→ **Work to do**
Repeat exactly what appears from the opening line of the listing to the line with "from FreeCAD import", inclusive.

→ **Source material**
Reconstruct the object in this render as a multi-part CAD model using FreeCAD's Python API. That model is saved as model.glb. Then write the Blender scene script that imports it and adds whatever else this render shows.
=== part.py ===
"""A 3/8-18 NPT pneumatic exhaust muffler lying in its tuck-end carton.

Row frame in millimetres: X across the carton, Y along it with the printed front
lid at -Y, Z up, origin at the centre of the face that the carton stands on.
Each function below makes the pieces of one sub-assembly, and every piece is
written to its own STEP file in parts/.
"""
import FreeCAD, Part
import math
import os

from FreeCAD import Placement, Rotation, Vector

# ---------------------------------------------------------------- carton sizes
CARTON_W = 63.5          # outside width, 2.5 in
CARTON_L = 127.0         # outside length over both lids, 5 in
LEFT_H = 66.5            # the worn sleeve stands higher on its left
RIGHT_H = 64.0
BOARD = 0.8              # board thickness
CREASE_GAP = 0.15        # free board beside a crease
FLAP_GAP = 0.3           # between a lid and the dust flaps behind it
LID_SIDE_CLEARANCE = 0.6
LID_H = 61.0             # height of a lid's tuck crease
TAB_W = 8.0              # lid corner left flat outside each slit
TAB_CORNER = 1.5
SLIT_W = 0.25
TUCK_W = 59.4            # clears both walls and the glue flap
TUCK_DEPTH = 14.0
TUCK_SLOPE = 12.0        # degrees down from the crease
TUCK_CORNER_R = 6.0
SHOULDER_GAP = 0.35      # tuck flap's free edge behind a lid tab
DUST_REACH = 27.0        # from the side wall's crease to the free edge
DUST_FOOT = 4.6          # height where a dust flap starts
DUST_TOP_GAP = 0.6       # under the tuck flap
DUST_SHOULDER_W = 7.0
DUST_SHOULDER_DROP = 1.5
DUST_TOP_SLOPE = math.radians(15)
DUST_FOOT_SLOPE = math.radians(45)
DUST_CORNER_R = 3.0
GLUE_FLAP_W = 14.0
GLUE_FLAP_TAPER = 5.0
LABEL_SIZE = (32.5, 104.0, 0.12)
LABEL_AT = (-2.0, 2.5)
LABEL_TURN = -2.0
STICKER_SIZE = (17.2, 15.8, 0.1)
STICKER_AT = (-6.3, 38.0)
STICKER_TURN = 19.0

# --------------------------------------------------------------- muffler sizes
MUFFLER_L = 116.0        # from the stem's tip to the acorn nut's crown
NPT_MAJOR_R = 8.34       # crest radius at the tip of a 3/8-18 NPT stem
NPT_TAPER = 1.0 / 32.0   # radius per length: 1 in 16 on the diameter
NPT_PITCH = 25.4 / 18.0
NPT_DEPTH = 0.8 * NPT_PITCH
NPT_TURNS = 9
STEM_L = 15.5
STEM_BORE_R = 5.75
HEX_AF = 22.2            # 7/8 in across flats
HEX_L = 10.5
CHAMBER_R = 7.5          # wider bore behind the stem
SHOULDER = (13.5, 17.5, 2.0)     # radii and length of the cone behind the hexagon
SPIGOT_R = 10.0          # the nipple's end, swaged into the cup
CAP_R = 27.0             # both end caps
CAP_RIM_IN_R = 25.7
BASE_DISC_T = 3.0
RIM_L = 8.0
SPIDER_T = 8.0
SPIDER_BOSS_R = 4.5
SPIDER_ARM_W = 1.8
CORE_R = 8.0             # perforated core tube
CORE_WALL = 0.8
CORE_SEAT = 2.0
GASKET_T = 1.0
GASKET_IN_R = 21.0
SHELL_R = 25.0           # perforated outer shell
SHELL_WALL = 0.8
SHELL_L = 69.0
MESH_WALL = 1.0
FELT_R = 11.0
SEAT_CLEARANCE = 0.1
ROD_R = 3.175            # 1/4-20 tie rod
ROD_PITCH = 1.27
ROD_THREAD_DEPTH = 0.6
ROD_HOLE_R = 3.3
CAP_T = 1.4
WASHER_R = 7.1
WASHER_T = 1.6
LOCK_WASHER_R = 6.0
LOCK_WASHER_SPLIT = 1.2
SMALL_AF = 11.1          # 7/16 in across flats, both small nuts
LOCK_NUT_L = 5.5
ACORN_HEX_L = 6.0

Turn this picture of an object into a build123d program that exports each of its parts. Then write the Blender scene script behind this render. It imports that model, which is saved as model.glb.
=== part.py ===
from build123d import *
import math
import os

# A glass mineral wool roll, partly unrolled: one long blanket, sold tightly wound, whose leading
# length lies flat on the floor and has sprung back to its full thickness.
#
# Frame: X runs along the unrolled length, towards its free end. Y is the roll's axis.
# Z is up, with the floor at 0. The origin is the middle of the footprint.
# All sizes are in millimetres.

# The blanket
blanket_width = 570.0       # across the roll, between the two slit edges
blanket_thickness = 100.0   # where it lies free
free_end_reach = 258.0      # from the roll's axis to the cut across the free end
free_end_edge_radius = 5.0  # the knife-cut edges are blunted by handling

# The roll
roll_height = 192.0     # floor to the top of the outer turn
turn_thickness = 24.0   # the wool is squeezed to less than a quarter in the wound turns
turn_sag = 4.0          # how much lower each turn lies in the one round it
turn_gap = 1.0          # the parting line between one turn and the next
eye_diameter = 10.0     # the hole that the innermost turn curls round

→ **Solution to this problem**
Reconstruct the object in this render as a multi-part CAD model using FreeCAD's Python API. That model is saved as model.glb. Then write the Blender scene script that imports it and adds whatever else this render shows.
=== part.py ===
"""A 3/8-18 NPT pneumatic exhaust muffler lying in its tuck-end carton.

Row frame in millimetres: X across the carton, Y along it with the printed front
lid at -Y, Z up, origin at the centre of the face that the carton stands on.
Each function below makes the pieces of one sub-assembly, and every piece is
written to its own STEP file in parts/.
"""
import FreeCAD, Part
import math
import os

from FreeCAD import Placement, Rotation, Vector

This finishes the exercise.